### Work required
Of all the lines in the material, how many include the word "bodies"? Reply with the number alone.

━━━ Information provided

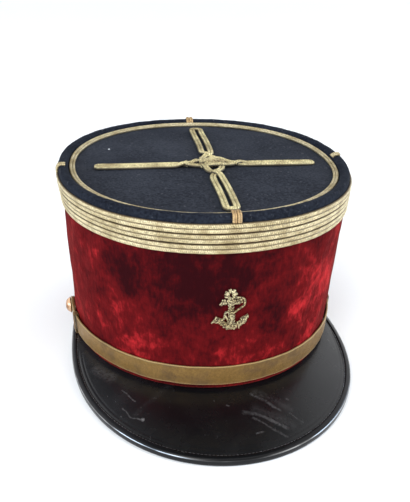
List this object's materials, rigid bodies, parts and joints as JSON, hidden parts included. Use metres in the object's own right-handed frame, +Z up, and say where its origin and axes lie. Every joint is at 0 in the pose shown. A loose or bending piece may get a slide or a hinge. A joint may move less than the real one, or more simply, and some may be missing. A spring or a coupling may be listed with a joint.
{
  "type": "kepi cap",
  "caption": "Round flat-topped officer's kepi with a velvet wall, gold braids, a sewn cross knot, a chin strap and a leather peak.",
  "frame": {"origin": "on the surface that the cap stands on, under the middle of its bounding box", "axes": "+Z up out of the crown, -Y towards the front of the peak, +X towards the wearer's left side"},
  "size_m": [0.1806, 0.245, 0.1242],
  "materials": {
    "velvet": "crimson cut velvet, crushed in places",
    "crown_cloth": "navy wool cloth",
    "gold_braid": "tarnished gold two-rib braid",
    "gold_wire": "gold wire embroidery",
    "gold_lace": "flat gold lace, tarnished",
    "button_metal": "worn gilt brass",
    "peak_leather": "black polished leather, scuffed"
  },
  "bodies": {
    "root": {"crown_wall": "velvet", "crown_top": "crown_cloth", "crown_rim": "crown_cloth", "ring_braid": "gold_braid", "side_braid_1": "gold_braid", "side_braid_2": "gold_braid", "side_braid_3": "gold_braid", "rim_tab_front": "gold_braid", "rim_tab_back": "gold_braid", "rim_tab_left": "gold_braid", "rim_tab_right": "gold_braid", "knot_arm_front": "gold_braid", "knot_arm_back": "gold_braid", "knot_arm_left": "gold_braid", "knot_arm_right": "gold_braid", "knot_centre": "gold_braid", "anchor_badge": "gold_wire", "chin_strap": "gold_lace", "strap_slide_left": "gold_lace", "strap_slide_right": "gold_lace", "side_button_left": "button_metal", "side_button_right": "button_metal", "peak": "peak_leather", "peak_binding": "peak_leather"}
  },
  "joints": []
}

━━━━━━

### Result for this exercise
2